Alle ultime elezioni in Germania, le destre xenofobe hanno, per la prima volta, guadagnato posti in Parlamento, per di più con un importante 12,6%. Ti spaventa questo ritorno al passato?
«Mi spaventa il fatto che l’intera Europa stia cedendo alle sirene del populismo e della semplificazione fobica, invece di usare la ragione per comprendere e magari anche cambiare la realtà in modo lucido. Per quanto riguarda la Germania, di sicuro l’ingresso di Afd nel Bundestag, per giunta con candidati fortemente controversi come Alice Weidel e Alexander Gauland, rappresenta una doccia fredda. Ma va detto anche che, in Parlamento e fuori, Afd subisce un totale ostracismo da parte di tutti gli altri partiti.»
In Germania, come in Italia, vedi qualcuno, qualche forza politica, qualche personaggio a cui senti di affidare le speranze di un futuro diverso?
«Come Direttore di un magazine preferisco non esternare le mie opinioni politiche, soprattutto se mi chiedi di suggerire una forza particolare. Recuperando il discorso che facevamo poco fa, ti dico però che auspico la prevalenza di istanze politiche ragionate sulla cosiddetta “pancia del Paese”, sia in Italia che in Germania.»
Sei originaria di Frosinone. Ti manca la tua città Natale? Se sì, cosa nello specifico?
«Mi mancano soprattutto i miei affetti. Spesso in modo intollerabile.»
Che progetti hai per il tuo futuro? Ti vedi a Berlino ancora a lungo o anche tutta la vita?

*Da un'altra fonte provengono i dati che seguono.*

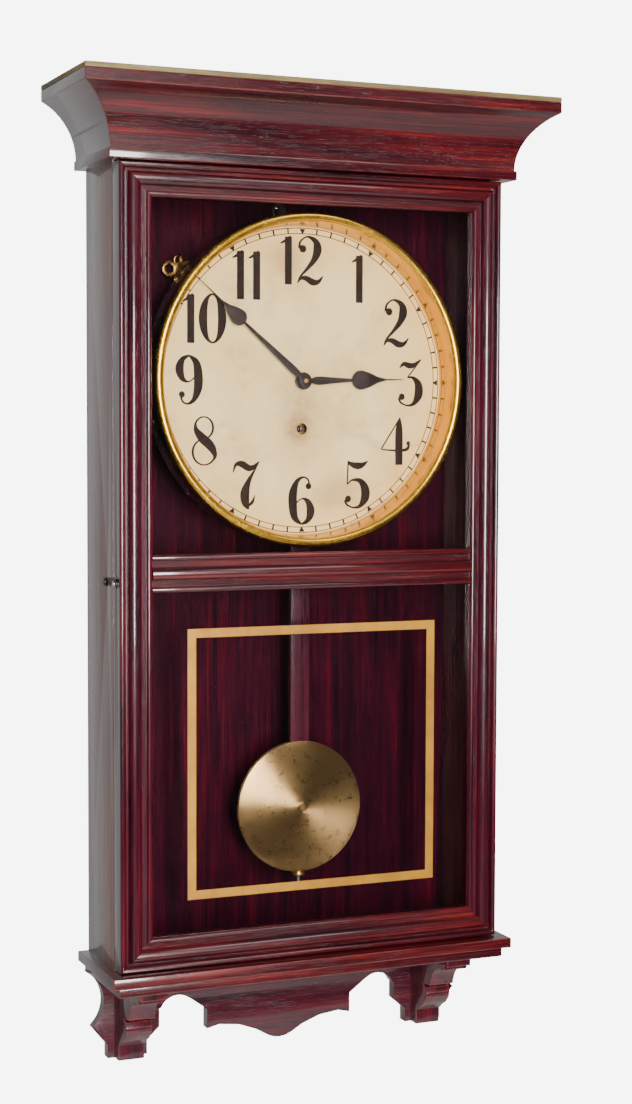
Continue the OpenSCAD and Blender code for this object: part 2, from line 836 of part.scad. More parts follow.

«Mi piacerebbe continuare a fare quello che faccio ora: scrivere, in senso ampio, interagire attivamente con una realtà piena di stimoli e dare il mio contributo, se possibile. Mi vedo a Berlino sicuramente ancora a lungo, ma tutta la vita è un’espressione decisamente radicale. Non riesco ancora a vedere così lontano!»